Of course, there are plenty of things that do go right, too, and despite its pretty monotonous mission cycle – rescue hostages, defuse bombs, don’t let VIP escape – there is one operation in particularly that’s very memorable.

That mission sees you infiltrate a Kyrgyz nuclear missile silo, which rebels have captured and are threatening to blow up. You need to find the bomb within 20 minutes, but if at any point you trip one of the many tripwires, that counter instantly drops to three minutes. Acting slowly (but not too slowly) you’ll eventually reach a room that has two tripwires at the entrance – impassable. You’re forced to trip them, meaning you only have three minutes to take down the swarming enemies and defuse the bomb. It’s a mad dash at the end, and when you finally disarm the bomb with minutes to spare, it feels exhausting.

It also epitomises everything great about Rainbow Six, and why the series has lasted as long as it has. Encouraging you to use gadgets like heartbeat sensors and door charges in order to take out enemies quickly without alerting more, Red Storm always kept things chopping and changing, so that one gun or one gadget was never the answer to everything.
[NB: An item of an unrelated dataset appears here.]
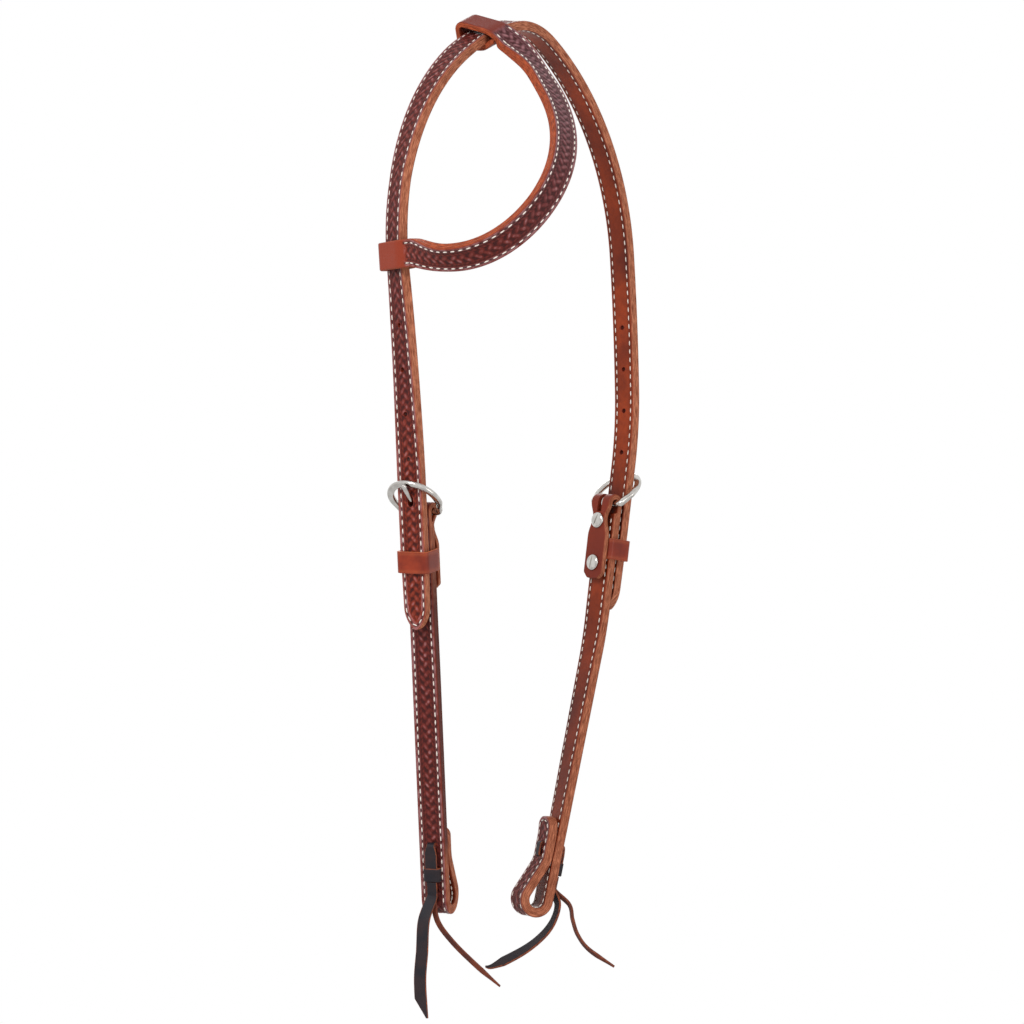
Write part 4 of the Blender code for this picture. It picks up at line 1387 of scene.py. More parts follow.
@dataclass(frozen=True)
class StrapLeather:
    """Bridle leather: a dark tooled face, smooth folds, a russet back and orange edges, with
    painted highlights and sheen on the tooling, partly painted shade in its grooves and painted
    shade in its holes.
    """

    ridge: tuple = srgb(116, 42, 36)
    # colour of the pressed grooves: partly the pressed leather's own darker tone, partly painted
    # shade
    groove_tone_and_shade: tuple = srgb(54, 17, 16)
    warm_ridge: tuple = srgb(150, 54, 30)
    # painted sheen: a purplish ridge colour where the face turns up towards the light
    painted_sheen_ridge: tuple = srgb(126, 78, 84)
    # painted highlight: a pale purplish grey on the tops of the tooling's raised lobes
    crest: tuple = srgb(164, 116, 118)
    smooth: tuple = srgb(160, 62, 34)
    smooth_dark: tuple = srgb(112, 38, 24)
    lining: tuple = srgb(152, 58, 22)
    lining_dark: tuple = srgb(92, 28, 10)
    rim: tuple = srgb(212, 132, 98)
    rim_dark: tuple = srgb(114, 54, 32)
    # darker edge colour where the edge-darkening mask asks for it
    rim_darkened: tuple = srgb(68, 28, 30)
    # painted shade: near black in needle holes and stitch channels
    pit: tuple = srgb(8, 3, 3)
    roughness: float = 0.42
    shine: float = 0.16
    coat: float = 0.06
    coat_roughness: float = 0.34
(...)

Granted, most of the missions could be completed by gathering up your squad and shooting everyone to high heaven, but playing in that way doesn’t let you see everything Rainbow Six has to offer.

Conclusion

It may be janky, it may be unpolished, and at some points you’ll probably hate it, but Rainbow Six is truly a trailblazer in its genre, a game that was willing to go slow and see what happened. Rainbow Six: Siege may seem miles away from the franchise’s opening chapter, but it’s important to remember where everything started – a Tom Clancy book adaption in 1998.